The media in Cincinnati raves about Kelly’s accessibility and his strength as a salesman causes many to compare him to Pearl. More importantly, he would treat the opportunity to coach at UT as the honor of a lifetime rather than a stepping stone to better things in much the same way Pearl has spoken of his opportunity at UT.
“Sweater from Grandma”
Mike Leach, Head Coach at Texas Tech University
He is one weird dude, and he is frankly one weird dude with a less than impressive resume. According to Rivals.com rankings, Leach has failed to bring in a Top 100 recruit since he’s been the Red Raiders’ head coach.
Worse yet is the fact that despite his thrilling offense, Leach has dabbled in Big 12 mediocrity ever season until this year.

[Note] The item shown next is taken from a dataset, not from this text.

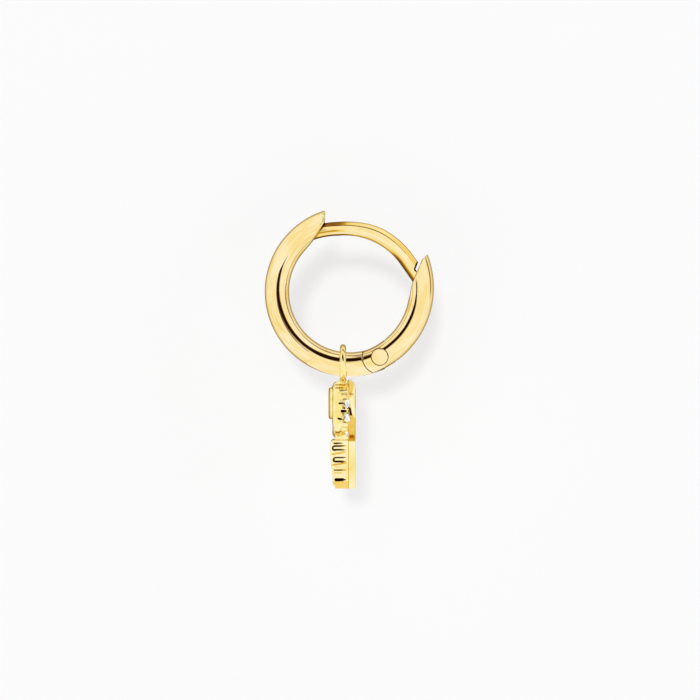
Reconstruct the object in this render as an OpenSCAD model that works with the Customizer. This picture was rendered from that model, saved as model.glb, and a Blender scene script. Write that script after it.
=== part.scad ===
// Hinged hoop earring with a charm on a fixed ring.
// The hoop stands in the XZ plane. X runs from the charm's front to its back, Y across the
// charm, Z up. The origin is the top of the ear post's centre line, where it hangs in the ear.

/* [Hoop] */
// Radius of the front half, to the middle of its tube
hoop_r = 5.61; // [5:0.01:7]
// Diameter of the tube
tube_d = 1.88; // [1.7:0.01:2.1]
// Angle of the line that halves the gap at the top, from +X
gap_angle = 67.25; // [60:0.25:75]
// Distance of each tube end from that line
end_offset = 4.19; // [4:0.01:4.4]
// Radius of the rounded end of the front half
end_round_r = 2.7; // [2.4:0.1:4]
// How far that rounded end stands proud of a straight cut
end_bulge = 0.25; // [0.1:0.01:0.3]

/* [Arm] */
// Radius of the arm, to the middle of its tube
arm_r = 6.08; // [5.9:0.01:6.3]
// Turn between the two halves where they meet
arm_kink = 4; // [2:0.5:6]
// Angle round the arm where the flat on its inner side starts
end_flat_angle = -13.5; // [-20:0.5:-8]

/* [Ear post] */
// Radius of the post, to the middle of its thickness
post_r = 5.8; // [5.6:0.05:6]
// Distance from the hoop's centre back to the post's centre
post_back = 0.96; // [0.8:0.01:1.1]
// Thickness of the post, across its curve
post_t = 1.15; // [1:0.01:1.3]
// Width of the post, along Y
post_w = 0.9; // [0.8:0.01:1]
// Height of the bevel on its outer edges
bevel_h = 0.34; // [0.2:0.01:0.4]
// Width of that bevel
bevel_w = 0.24; // [0.15:0.01:0.3]
// Angle at which the post becomes straight
post_straight_angle = 35; // [32:0.5:38]
// Length of the straight stretch at full thickness
post_full_l = 0.64; // [0.4:0.01:0.8]
// Length of the thin end past it
post_thin_l = 1.67; // [1.4:0.01:1.8]
// Depth of the step from full thickness to the thin end
post_step = 0.41; // [0.3:0.01:0.45]
// Width of the thin end, along Y
post_thin_w = 0.6; // [0.5:0.01:0.7]

/* [Hinge] */
// Angle of the pin round the hoop's centre
pin_angle = 294.6; // [293:0.1:296]
// Distance of the pin inside the middle of the tube
pin_inset = 0.1; // [0:0.01:0.15]
// Radius of the round joint line about the pin
joint_r = 1.31; // [1.2:0.01:1.45]
// Diameter of the pin's shank
shank_d = 0.8; // [0.7:0.01:0.9]
// Diameter of the pin's flat heads
head_d = 1.26; // [1.1:0.01:1.35]
// Thickness of each head
head_t = 0.3; // [0.2:0.01:0.35]
// How far each head stands proud of the tube
head_proud = 0.03; // [0:0.01:0.06]
// Thickness of the tongue
tongue_t = 0.7; // [0.5:0.01:0.8]

/* [Bail ring] */
// Place of the ring along X
bail_x = -0.146; // [-0.3:0.001:0.1]
// Width of its wire, along X
bail_w = 0.47; // [0.4:0.01:0.55]
// Thickness of its wire, across the ring
bail_t = 0.52; // [0.45:0.01:0.6]
// Radial play of the ring on the tube
bail_play = 0.1; // [0.08:0.01:0.14]
// Drop of the ring's centre below the tube's
bail_drop = 0.02; // [0:0.005:0.04]

/* [Charm] */
// Radius of the back plate's disc
plate_r = 2.39; // [2.3:0.01:2.6]
// Thickness of the back plate
plate_t = 0.55; // [0.5:0.01:0.7]
// Distance of the plate's front from the ring's middle
plate_set = 0.41; // [0.3:0.01:0.45]
// Radius of the plate's rounded back edge
plate_round = 0.1; // [0.05:0.01:0.15]
// Radius of the curve in which the plate's back leans forward at its top
crown_r = 1.6; // [1.5:0.05:1.8]
// Distance below the plate's top at which that curve starts
crown_drop = 1.2; // [1:0.05:1.3]
// Overlap of the ring and the plate's disc
bail_sink = 0.45; // [0.35:0.01:0.5]
// Radius of the rosette's drum
drum_r = 2.15; // [2.05:0.01:2.25]
// Thickness of the drum
drum_t = 1.21; // [1.1:0.01:1.3]
// Radius of the drum's rounded front edge
drum_round = 0.35; // [0.2:0.01:0.4]
// Radius of each lobe
lobe_r = 0.5; // [0.4:0.01:0.55]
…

An opening like the one at the University of Washington, is more fitting for the pirate-loving Leach.
“Sack of Coal”
Tim Brewster, Head Coach at the University of Minnesota
Todd Graham, Head Coach at the University of Tulsa
Chris Petersen, Head Coach at Boise St. University
Any of these coaches would present a worst possible scenario for the Vol Nation this Christmas. Brewster has mysteriously found his way into the discussion for UT’s new head coach because of some connection he has to the athletic department. Brewster didn’t get his first head coaching job until he was 46 and in two seasons at Minnesota he has managed to go 8-14, yet he is somehow being seen as an up and coming coach.
Graham and Petersen are mid-major gambles that could lead to a revolving door at the head coaching position for the Vols, much like Alabama’s situation over the past decade. Not to mention Petersen’s affinity for Scientology would go over like a lead balloon in East Tennessee. Enough said about those two.